Tuesday, November 19, 2013

PURE LOVE.

INTERVIEWER
I wonder if you could talk a little bit about your life as a gay man.

CARSON
It’s been a somewhat checkered career as a gay man. I was never totally successful. I think it started in high school, when in grade ten or eleven I developed a fascination with Oscar Wilde. Some of my friends shared this fascination so we used to dress like Oscar Wilde and memorize his aphorisms and construct conversations in the lunchroom, as if we were Oscar Wilde and his friends.
But I don’t know how it developed.
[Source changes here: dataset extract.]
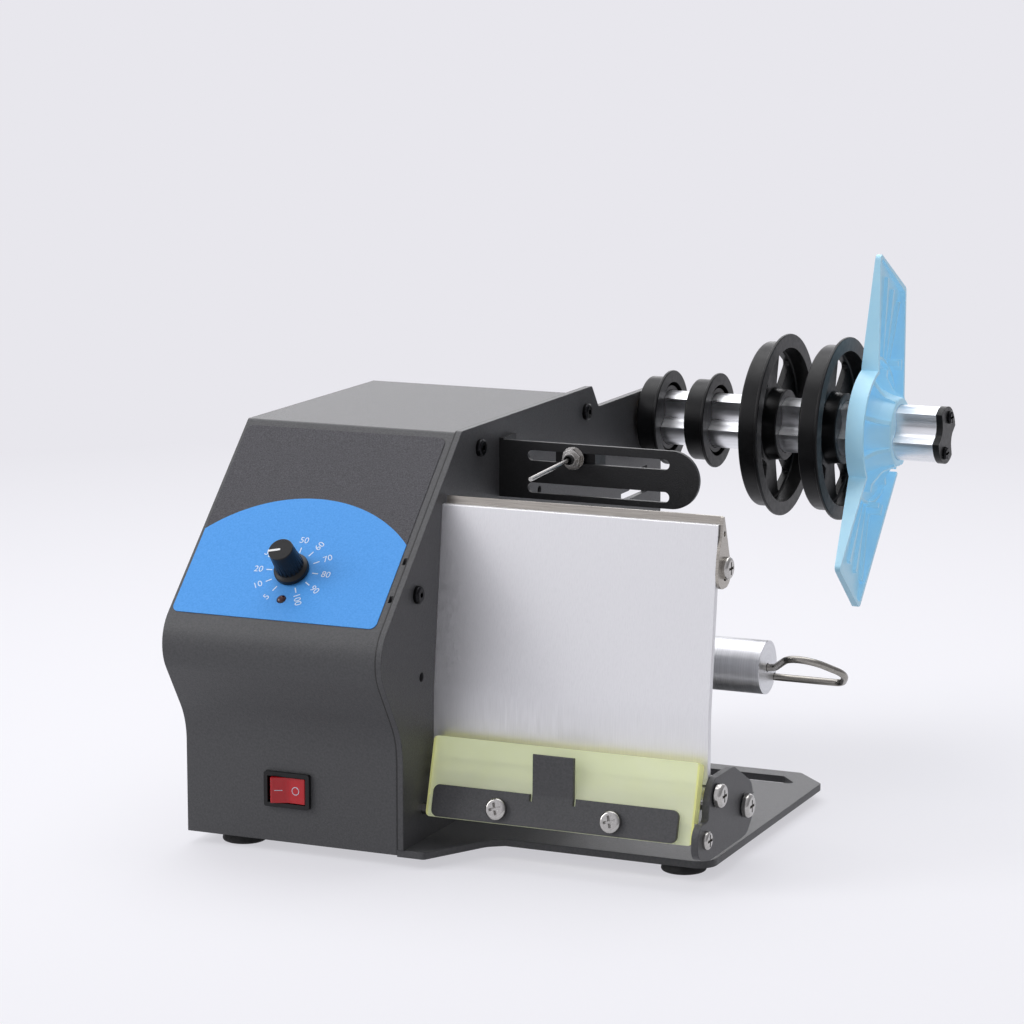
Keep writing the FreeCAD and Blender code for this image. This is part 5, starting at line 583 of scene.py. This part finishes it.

I can’t exactly remember why I fixated on Oscar Wilde, but I did feel that it gave me an education in aesthetic sensibility, and also a kind of irony towards oneself that was useful in later life, an ongoing carapace of irony that I think lots of gay men develop in order to get through their social and personal lives, and which I found useful for myself, too.

INTERVIEWER
There are two places in your books where the persona is a gay man or a gay boy. There’s Autobiography of Red where Geryon falls in love with Heracles and the little ménage á trois in Peru and all that, but also “The Anthropology of Water” in Plainwater.

CARSON
Oh, you think that’s a man?

INTERVIEWER
You identify yourself as a man at one point.

CARSON
That’s the other thing about being a gay man. Model yourself on Oscar Wilde and you just lie all the time.